Anos mais tarde, Joan Miró estabelece contato com um grupo dissidente dos surrealistas, liderado pelo escritor Georges Bataille e pelo pintor André Masson e contribui para dar uma forma visual ao que eles chamam de informe. “O informe, para eles, é uma espécie de elogio a tudo o que a gente não reconhece como organizado pelo homem, por exemplo, as manchas, os espirros, a sujeira, o escatológico, o sexual, a violência. Tudo o que escapava agressivamente aos limites de uma coisa sobre a qual a gente tem domínio, como um círculo, um quadrado, uma instituição, uma regra ou uma norma”, explica Miyada.

Para além das vanguardas, o pintor foi um homem interessado na intersecção possível entre arte e poesia. Por toda a sua vida, ele manteve relação com poetas franceses e catalães e, inclusive, teve o seu destino cruzado com o de um brasileiro cuja obra poética vai da poesia popular às tendências surrealistas.
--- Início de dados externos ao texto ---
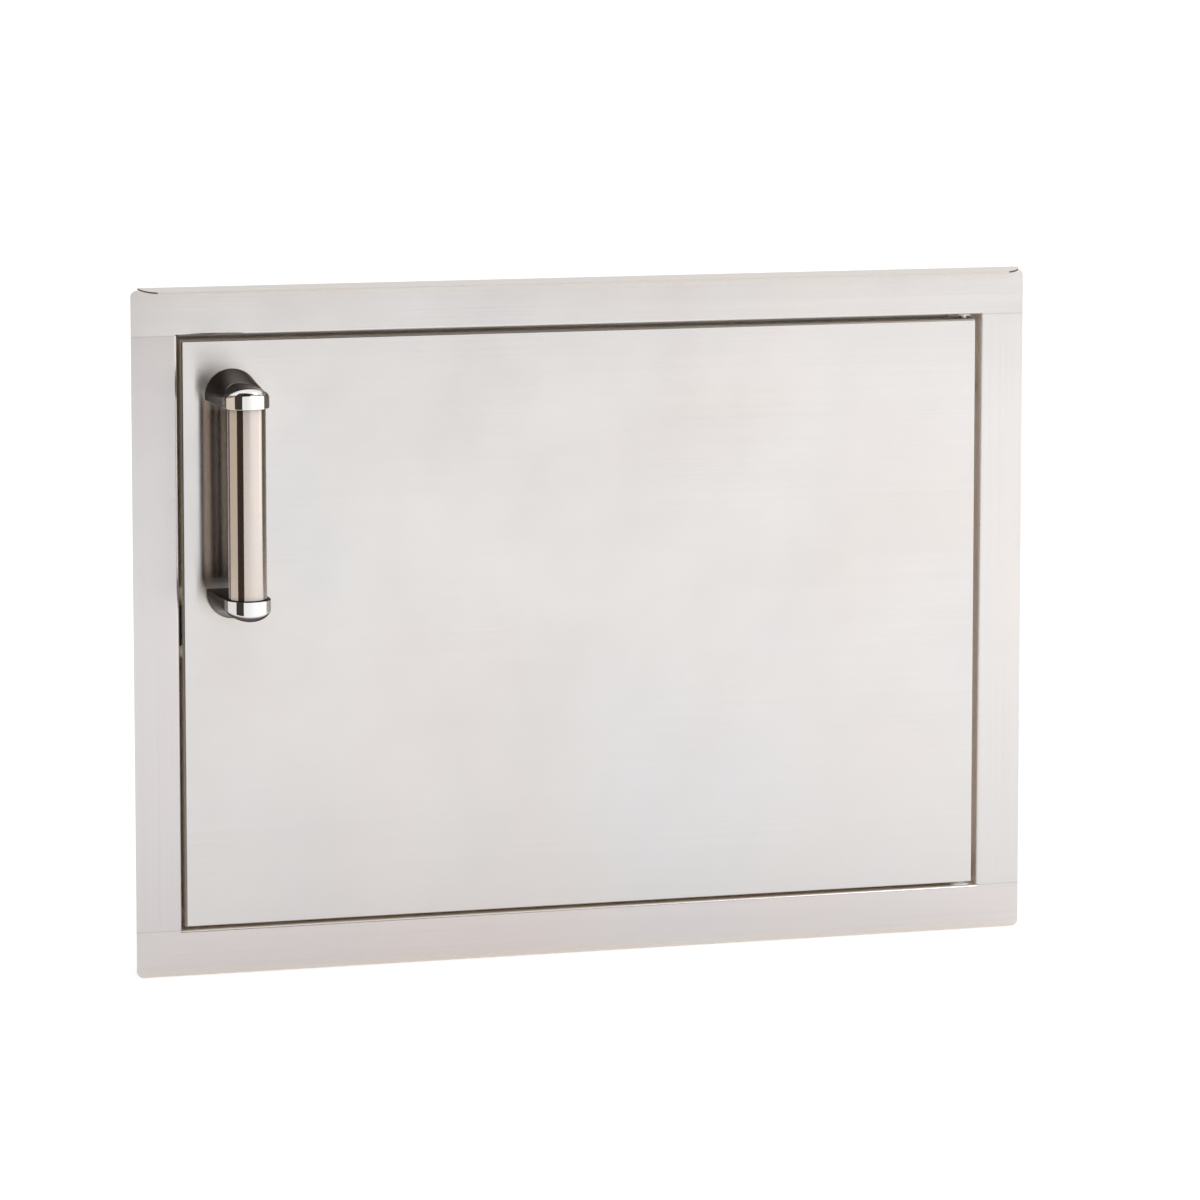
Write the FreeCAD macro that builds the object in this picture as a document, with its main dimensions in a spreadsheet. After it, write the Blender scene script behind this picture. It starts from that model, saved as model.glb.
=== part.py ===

João Cabral de Melo Neto viajou quando jovem para a Espanha e conheceu Miró. “O pernambucano teve contato com um Miró mais maduro, senhor, já consagrado. Pelo que ele relata, foi bem recebido e se sentiu inspirado pelo pintor a escrever um dos seus maiores textos em prosa, que é um ensaio sobre a produção de Miró”, diz Miyada. É por essa proximidade com a poesia que algumas obras de Miró, como o quadro Poema (1972), fazem uma espécie de tradução de versos para a pintura, através do seu traço quase caligráfico. “São pinturas abstratas em que a posição dos elementos sobre a tela é uma espécie de pontuação no espaço em branco, o que dava a Miró à ideia da poesia.” Miró, de fato, dava forma física à poesia. Sem perder a espontaneidade.

A fim de diminuir as filas, a mostra, que tem acesso gratuito às terças-feiras, mediante a retirada de senhas das 10h às 19h na bilheteria do Instituto Tomie Ohtake, oferece a venda online dos tickets para as visitas de quarta a domingo. Os ingressos custam 10 reais (inteira) e estão disponíveis na bilheteria do prédio ou pelo site ingresso.com. A entrada é agendada, de acordo com o horário de preferência do visitante.